# stuffed miami potatoes and steak for dinner



## miamirick (Aug 27, 2011)

tried something new today, i took a raw potatoe , cut it in half, hollowed out a grove and filled it then back together and into the smoker with a chuckie for dinner

potatoes cut in half then








cheddar cheese, bacon and chives mixed together







stuffed and ready to smoke







a little butter, garlic and kosher salt then add the potato , wrap in foil







some nice spicy mango marinade over night







about three hours smoke time







unwrapped, the cheese and butter melted nice with the garlic butter absorbing nicely into the skin  about two hours on the smoker







cut that meat up   some good bones for the pup







that was dinner

 thanks for looking


----------



## smoke king (Aug 27, 2011)

How did the taters turn out? Did they get too smokey? I tried smoking them once and in just 2 hours the smoke taste was pretty strong.  I do like your idea for hollowing them out and stuffing them.

And the chuckie looks good!  I never thought to smoke a chuck steak before like that.  A good way to get some chuckie quick for dinner.


----------



## SmokinAl (Aug 28, 2011)

Looks like a great meal Rick!

We love smoked taters around here.


----------



## roller (Aug 28, 2011)

I would eat that for dinner...nice job.

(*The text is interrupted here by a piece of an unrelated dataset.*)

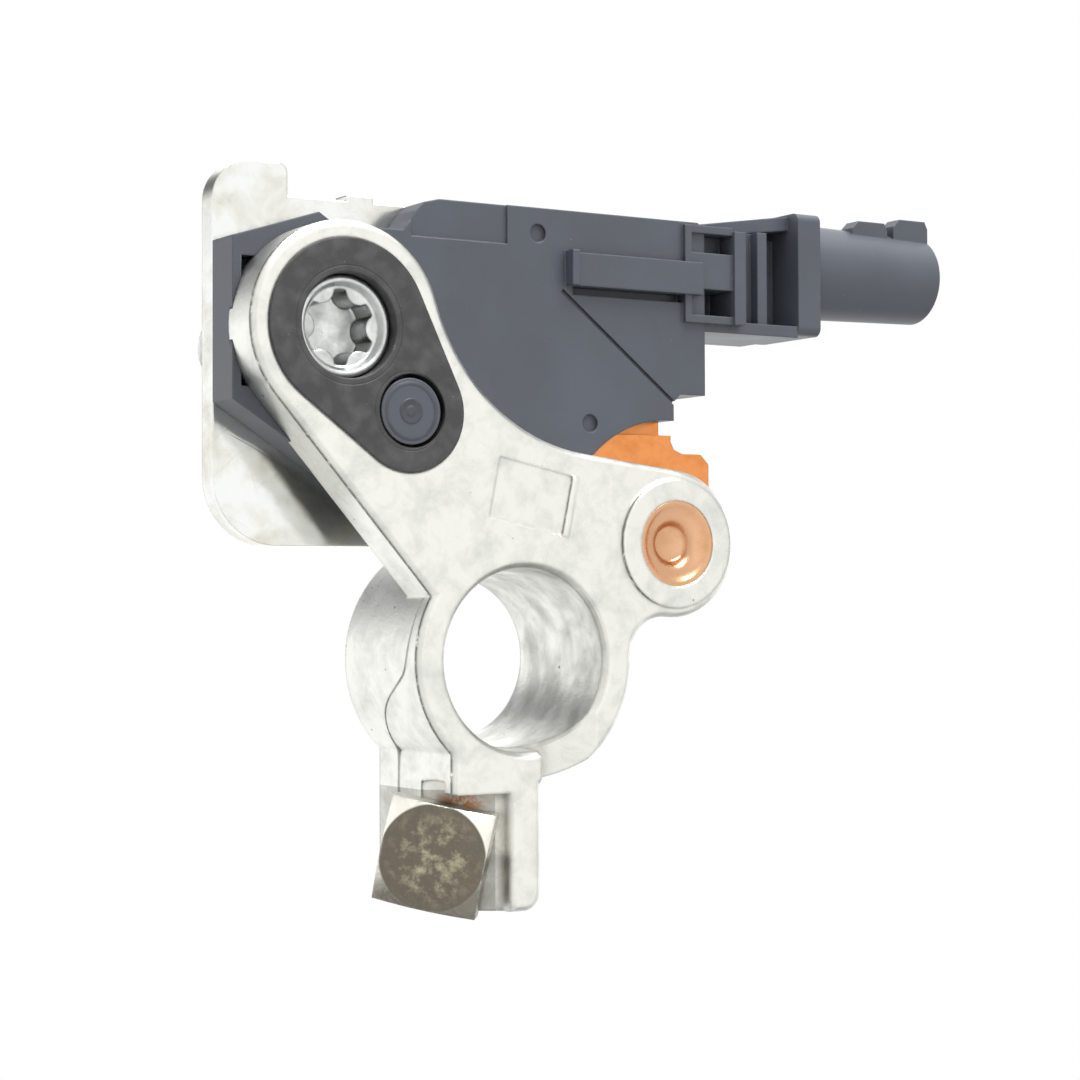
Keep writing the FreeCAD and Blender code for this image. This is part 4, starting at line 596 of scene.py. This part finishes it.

Like those tators...


----------



## Bearcarver (Sep 14, 2011)

Looks Awesome Rick!!!!

I'm betting you left a little meat on those bones for the Pup!!!

She works hard for her treats!!!!  
	

	
	
		
		



		
		
	


	





Bear


----------



## africanmeat (Sep 14, 2011)

Rick it looks yummy i will love having it for dinner


----------



## venture (Sep 14, 2011)

Looks great Rick.

But, I would throw the pup a milk bone and save the beef bones for stock.  LOL

Good luck and good smoking.


----------



## bluebombersfan (Sep 14, 2011)

Those potatoes look awesome.........I would love to try those.


----------



## billyj571 (Oct 3, 2011)

Awesome job Rick


----------